>> BEGIN

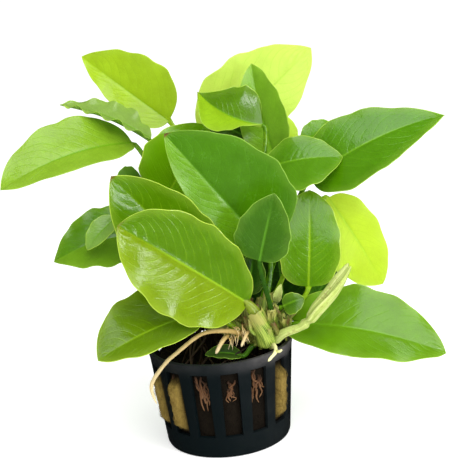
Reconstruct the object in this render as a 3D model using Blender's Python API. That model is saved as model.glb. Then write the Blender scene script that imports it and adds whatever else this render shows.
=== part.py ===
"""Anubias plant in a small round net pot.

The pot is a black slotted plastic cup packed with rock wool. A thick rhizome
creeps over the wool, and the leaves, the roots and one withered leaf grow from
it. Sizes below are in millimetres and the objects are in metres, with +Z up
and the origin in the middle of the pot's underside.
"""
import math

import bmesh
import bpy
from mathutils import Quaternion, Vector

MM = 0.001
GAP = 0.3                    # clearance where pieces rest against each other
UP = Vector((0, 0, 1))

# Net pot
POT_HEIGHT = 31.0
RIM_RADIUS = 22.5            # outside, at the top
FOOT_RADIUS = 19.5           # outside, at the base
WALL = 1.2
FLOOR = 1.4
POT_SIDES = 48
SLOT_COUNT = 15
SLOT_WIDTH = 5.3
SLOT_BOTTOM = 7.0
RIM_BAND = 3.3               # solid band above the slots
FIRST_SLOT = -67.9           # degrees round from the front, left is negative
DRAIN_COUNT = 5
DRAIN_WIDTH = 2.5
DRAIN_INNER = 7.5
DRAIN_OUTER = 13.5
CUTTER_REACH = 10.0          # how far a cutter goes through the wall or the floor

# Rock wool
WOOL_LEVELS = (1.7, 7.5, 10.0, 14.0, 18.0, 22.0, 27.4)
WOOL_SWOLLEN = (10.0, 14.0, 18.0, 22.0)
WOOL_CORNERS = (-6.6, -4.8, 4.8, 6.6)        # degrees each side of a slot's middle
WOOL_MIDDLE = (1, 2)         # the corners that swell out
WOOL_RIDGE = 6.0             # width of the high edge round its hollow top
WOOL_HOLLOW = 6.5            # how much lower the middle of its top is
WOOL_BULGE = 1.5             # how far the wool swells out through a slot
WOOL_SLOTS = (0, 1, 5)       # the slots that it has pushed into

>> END

Objective: Reproduce the material exactly, with every line intact.

Answer to this task:
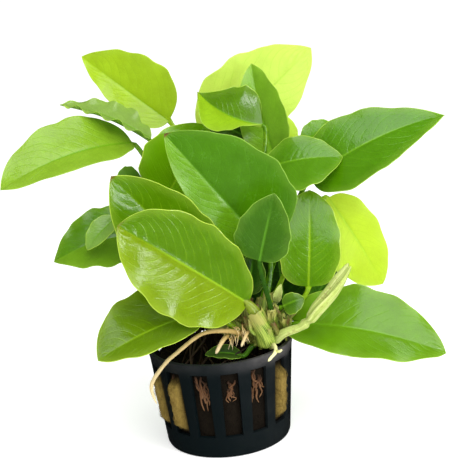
Reconstruct the object in this render as a 3D model using Blender's Python API. That model is saved as model.glb. Then write the Blender scene script that imports it and adds whatever else this render shows.
=== part.py ===
"""Anubias plant in a small round net pot.

The pot is a black slotted plastic cup packed with rock wool. A thick rhizome
creeps over the wool, and the leaves, the roots and one withered leaf grow from
it. Sizes below are in millimetres and the objects are in metres, with +Z up
and the origin in the middle of the pot's underside.
"""
import math

import bmesh
import bpy
from mathutils import Quaternion, Vector

MM = 0.001
GAP = 0.3                    # clearance where pieces rest against each other
UP = Vector((0, 0, 1))

# Net pot
POT_HEIGHT = 31.0
RIM_RADIUS = 22.5            # outside, at the top
FOOT_RADIUS = 19.5           # outside, at the base
WALL = 1.2
FLOOR = 1.4
POT_SIDES = 48
SLOT_COUNT = 15
SLOT_WIDTH = 5.3
SLOT_BOTTOM = 7.0
RIM_BAND = 3.3               # solid band above the slots
FIRST_SLOT = -67.9           # degrees round from the front, left is negative
DRAIN_COUNT = 5
DRAIN_WIDTH = 2.5
DRAIN_INNER = 7.5
DRAIN_OUTER = 13.5
CUTTER_REACH = 10.0          # how far a cutter goes through the wall or the floor

# Rock wool
WOOL_LEVELS = (1.7, 7.5, 10.0, 14.0, 18.0, 22.0, 27.4)
WOOL_SWOLLEN = (10.0, 14.0, 18.0, 22.0)
WOOL_CORNERS = (-6.6, -4.8, 4.8, 6.6)        # degrees each side of a slot's middle
WOOL_MIDDLE = (1, 2)         # the corners that swell out
WOOL_RIDGE = 6.0             # width of the high edge round its hollow top
WOOL_HOLLOW = 6.5            # how much lower the middle of its top is
WOOL_BULGE = 1.5             # how far the wool swells out through a slot
WOOL_SLOTS = (0, 1, 5)       # the slots that it has pushed into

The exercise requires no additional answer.